Rows from a dataset:

** begin **

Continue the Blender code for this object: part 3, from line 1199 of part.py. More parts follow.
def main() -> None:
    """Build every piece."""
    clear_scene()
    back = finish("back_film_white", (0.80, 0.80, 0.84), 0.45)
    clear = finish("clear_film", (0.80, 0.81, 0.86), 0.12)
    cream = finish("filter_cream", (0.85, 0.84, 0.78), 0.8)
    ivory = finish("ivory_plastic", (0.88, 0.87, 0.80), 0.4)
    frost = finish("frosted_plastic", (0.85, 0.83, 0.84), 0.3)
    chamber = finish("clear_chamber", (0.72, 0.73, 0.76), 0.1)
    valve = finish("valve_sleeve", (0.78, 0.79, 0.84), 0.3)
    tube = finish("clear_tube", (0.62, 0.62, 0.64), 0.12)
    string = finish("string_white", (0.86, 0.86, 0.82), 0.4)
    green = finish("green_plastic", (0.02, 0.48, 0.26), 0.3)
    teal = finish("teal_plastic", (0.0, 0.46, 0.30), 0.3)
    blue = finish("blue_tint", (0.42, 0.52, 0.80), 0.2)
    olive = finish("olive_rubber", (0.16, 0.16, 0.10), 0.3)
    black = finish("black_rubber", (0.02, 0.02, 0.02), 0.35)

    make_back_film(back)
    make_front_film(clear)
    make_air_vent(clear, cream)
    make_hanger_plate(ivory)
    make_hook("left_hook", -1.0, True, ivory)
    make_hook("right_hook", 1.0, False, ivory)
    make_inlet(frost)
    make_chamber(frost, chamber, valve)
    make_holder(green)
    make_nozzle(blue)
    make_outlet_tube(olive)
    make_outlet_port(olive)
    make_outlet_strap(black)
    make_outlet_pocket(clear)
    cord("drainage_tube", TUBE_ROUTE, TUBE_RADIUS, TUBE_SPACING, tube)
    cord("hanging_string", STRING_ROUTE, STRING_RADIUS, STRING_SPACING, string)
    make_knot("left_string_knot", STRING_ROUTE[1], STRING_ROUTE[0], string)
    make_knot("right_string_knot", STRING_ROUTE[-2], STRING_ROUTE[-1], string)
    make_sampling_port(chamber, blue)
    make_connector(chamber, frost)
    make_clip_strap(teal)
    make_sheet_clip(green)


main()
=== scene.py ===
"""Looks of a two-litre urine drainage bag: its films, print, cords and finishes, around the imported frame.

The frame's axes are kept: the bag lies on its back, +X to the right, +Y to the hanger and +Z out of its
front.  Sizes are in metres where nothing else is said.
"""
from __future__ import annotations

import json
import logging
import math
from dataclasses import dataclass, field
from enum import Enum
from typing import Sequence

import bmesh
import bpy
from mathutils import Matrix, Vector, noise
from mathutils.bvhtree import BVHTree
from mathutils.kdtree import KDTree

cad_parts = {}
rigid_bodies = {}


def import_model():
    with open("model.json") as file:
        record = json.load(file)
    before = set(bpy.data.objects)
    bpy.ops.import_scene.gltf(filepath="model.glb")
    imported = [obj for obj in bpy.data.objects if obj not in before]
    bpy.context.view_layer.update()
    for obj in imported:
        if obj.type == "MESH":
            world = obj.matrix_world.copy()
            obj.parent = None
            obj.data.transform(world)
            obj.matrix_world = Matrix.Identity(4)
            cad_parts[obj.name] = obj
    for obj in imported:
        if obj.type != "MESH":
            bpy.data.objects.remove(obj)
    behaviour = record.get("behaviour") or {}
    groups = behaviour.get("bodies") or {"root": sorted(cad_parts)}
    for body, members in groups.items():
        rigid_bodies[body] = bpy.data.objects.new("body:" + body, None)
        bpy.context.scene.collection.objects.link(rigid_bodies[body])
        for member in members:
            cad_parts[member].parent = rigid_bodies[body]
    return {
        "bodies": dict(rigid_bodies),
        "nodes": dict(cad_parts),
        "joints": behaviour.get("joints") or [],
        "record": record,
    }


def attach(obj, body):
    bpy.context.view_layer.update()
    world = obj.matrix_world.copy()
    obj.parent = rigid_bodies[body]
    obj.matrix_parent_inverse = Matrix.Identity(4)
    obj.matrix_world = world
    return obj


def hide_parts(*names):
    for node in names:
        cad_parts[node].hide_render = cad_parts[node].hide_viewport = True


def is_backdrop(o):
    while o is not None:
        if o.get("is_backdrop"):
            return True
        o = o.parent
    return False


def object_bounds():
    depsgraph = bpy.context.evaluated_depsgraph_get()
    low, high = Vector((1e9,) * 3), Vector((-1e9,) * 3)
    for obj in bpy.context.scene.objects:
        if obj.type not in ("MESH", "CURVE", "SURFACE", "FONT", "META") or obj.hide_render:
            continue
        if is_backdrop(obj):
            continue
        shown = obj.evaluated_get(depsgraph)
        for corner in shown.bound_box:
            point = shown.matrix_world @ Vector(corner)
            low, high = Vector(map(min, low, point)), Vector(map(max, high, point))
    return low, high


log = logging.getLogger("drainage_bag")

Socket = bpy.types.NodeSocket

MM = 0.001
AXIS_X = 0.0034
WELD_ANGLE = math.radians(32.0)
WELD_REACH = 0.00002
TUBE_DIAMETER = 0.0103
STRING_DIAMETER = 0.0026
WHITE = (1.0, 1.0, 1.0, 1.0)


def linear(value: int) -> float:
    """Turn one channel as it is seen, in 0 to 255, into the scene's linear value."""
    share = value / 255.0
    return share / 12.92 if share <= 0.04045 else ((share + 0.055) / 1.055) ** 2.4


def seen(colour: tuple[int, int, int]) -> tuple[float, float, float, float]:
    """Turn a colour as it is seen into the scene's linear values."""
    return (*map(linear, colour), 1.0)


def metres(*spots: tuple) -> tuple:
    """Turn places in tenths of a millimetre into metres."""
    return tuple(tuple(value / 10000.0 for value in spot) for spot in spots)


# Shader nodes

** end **
** begin **

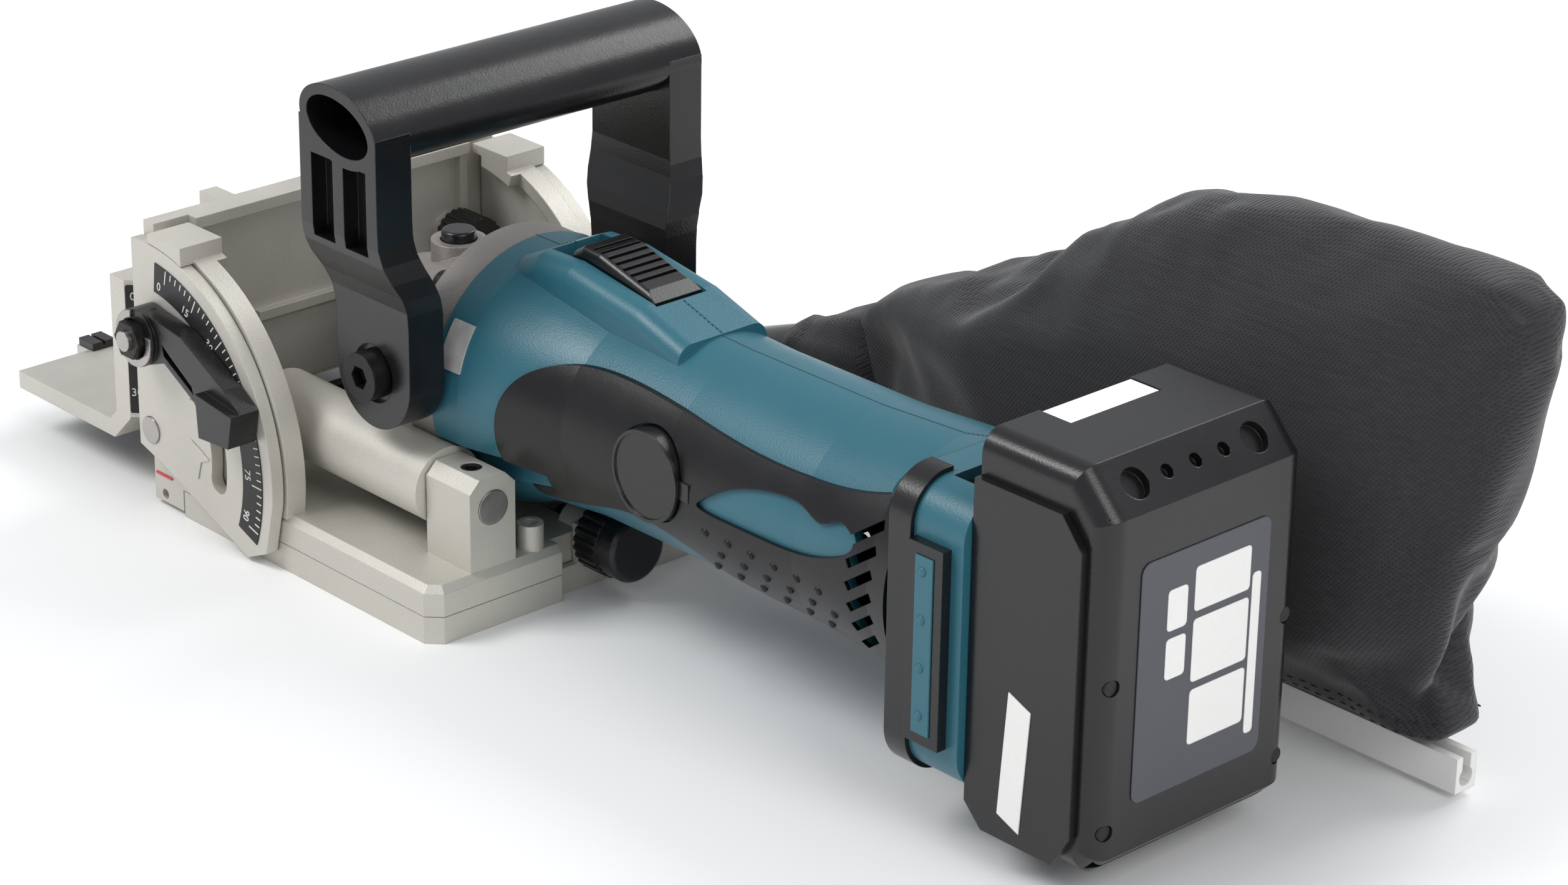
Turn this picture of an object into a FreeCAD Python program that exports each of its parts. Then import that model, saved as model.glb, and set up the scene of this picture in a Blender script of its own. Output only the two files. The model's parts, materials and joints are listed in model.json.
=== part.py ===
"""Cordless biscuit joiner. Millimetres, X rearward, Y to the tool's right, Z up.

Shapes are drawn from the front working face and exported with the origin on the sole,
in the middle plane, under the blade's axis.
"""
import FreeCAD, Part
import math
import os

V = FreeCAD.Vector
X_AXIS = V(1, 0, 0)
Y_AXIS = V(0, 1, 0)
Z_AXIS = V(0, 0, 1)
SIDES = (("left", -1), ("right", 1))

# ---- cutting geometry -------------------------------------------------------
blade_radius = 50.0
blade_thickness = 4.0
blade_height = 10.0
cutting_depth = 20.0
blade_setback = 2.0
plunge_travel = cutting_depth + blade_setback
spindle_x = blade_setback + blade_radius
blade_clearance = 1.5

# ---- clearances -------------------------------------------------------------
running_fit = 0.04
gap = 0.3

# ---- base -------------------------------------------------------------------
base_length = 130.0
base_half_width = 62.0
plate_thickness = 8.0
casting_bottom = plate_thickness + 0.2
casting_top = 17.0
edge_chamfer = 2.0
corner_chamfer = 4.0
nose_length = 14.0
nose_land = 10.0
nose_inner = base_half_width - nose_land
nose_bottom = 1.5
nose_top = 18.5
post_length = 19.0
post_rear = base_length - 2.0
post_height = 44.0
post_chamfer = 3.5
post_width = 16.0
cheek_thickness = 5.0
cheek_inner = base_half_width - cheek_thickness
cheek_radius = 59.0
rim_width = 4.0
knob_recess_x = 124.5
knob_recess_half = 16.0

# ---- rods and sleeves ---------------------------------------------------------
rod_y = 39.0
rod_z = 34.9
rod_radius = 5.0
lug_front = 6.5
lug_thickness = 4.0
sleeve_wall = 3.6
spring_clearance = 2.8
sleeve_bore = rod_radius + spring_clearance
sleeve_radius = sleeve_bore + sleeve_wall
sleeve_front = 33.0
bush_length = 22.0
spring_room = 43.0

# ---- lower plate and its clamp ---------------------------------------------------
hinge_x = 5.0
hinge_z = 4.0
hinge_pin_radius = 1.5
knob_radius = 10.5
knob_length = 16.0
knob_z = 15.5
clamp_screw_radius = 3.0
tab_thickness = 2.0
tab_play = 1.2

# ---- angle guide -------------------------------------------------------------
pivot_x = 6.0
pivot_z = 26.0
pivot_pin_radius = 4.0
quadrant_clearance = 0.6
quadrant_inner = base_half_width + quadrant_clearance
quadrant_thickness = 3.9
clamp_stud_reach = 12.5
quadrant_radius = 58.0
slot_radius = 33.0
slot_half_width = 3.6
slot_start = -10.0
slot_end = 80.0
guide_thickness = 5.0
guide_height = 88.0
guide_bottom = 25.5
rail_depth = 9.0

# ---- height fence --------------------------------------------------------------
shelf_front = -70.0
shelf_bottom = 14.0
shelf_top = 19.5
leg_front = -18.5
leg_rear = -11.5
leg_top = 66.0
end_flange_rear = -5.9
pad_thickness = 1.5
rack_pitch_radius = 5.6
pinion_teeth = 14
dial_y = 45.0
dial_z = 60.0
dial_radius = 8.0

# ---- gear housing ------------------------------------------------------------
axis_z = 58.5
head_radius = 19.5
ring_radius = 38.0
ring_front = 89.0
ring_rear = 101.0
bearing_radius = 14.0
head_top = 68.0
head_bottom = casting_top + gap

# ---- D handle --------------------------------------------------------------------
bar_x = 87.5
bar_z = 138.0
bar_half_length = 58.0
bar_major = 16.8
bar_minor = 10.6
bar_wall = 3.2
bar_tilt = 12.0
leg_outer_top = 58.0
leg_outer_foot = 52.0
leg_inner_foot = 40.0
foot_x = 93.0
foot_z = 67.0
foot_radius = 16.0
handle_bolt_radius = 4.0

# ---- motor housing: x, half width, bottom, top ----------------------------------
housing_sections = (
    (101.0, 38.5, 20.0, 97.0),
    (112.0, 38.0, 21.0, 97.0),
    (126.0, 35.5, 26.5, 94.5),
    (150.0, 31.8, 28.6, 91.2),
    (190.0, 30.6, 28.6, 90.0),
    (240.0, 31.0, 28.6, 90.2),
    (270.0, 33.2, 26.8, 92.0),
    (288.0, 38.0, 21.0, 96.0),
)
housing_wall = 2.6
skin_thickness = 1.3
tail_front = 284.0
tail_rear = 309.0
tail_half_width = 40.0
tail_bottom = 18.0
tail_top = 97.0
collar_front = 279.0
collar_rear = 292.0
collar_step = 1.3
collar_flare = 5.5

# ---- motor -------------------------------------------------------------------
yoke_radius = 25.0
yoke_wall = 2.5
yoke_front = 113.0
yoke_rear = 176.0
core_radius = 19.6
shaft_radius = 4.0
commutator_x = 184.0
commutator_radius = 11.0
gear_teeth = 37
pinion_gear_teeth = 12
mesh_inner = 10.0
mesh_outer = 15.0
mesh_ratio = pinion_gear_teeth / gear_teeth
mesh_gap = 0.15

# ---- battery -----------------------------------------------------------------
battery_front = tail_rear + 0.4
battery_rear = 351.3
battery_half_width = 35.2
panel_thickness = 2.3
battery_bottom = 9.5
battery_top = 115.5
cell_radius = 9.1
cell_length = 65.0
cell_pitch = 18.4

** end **

- REQUIREMENTS -
Transcribe precisely the lines between the one that contains "Turn this picture" and the one that contains "knob_recess_half = 16.0", counting those two lines as part of the range.

- CORRECT RESULT -
Turn this picture of an object into a FreeCAD Python program that exports each of its parts. Then import that model, saved as model.glb, and set up the scene of this picture in a Blender script of its own. Output only the two files. The model's parts, materials and joints are listed in model.json.
=== part.py ===
"""Cordless biscuit joiner. Millimetres, X rearward, Y to the tool's right, Z up.

Shapes are drawn from the front working face and exported with the origin on the sole,
in the middle plane, under the blade's axis.
"""
import FreeCAD, Part
import math
import os

V = FreeCAD.Vector
X_AXIS = V(1, 0, 0)
Y_AXIS = V(0, 1, 0)
Z_AXIS = V(0, 0, 1)
SIDES = (("left", -1), ("right", 1))

# ---- cutting geometry -------------------------------------------------------
blade_radius = 50.0
blade_thickness = 4.0
blade_height = 10.0
cutting_depth = 20.0
blade_setback = 2.0
plunge_travel = cutting_depth + blade_setback
spindle_x = blade_setback + blade_radius
blade_clearance = 1.5

# ---- clearances -------------------------------------------------------------
running_fit = 0.04
gap = 0.3

# ---- base -------------------------------------------------------------------
base_length = 130.0
base_half_width = 62.0
plate_thickness = 8.0
casting_bottom = plate_thickness + 0.2
casting_top = 17.0
edge_chamfer = 2.0
corner_chamfer = 4.0
nose_length = 14.0
nose_land = 10.0
nose_inner = base_half_width - nose_land
nose_bottom = 1.5
nose_top = 18.5
post_length = 19.0
post_rear = base_length - 2.0
post_height = 44.0
post_chamfer = 3.5
post_width = 16.0
cheek_thickness = 5.0
cheek_inner = base_half_width - cheek_thickness
cheek_radius = 59.0
rim_width = 4.0
knob_recess_x = 124.5
knob_recess_half = 16.0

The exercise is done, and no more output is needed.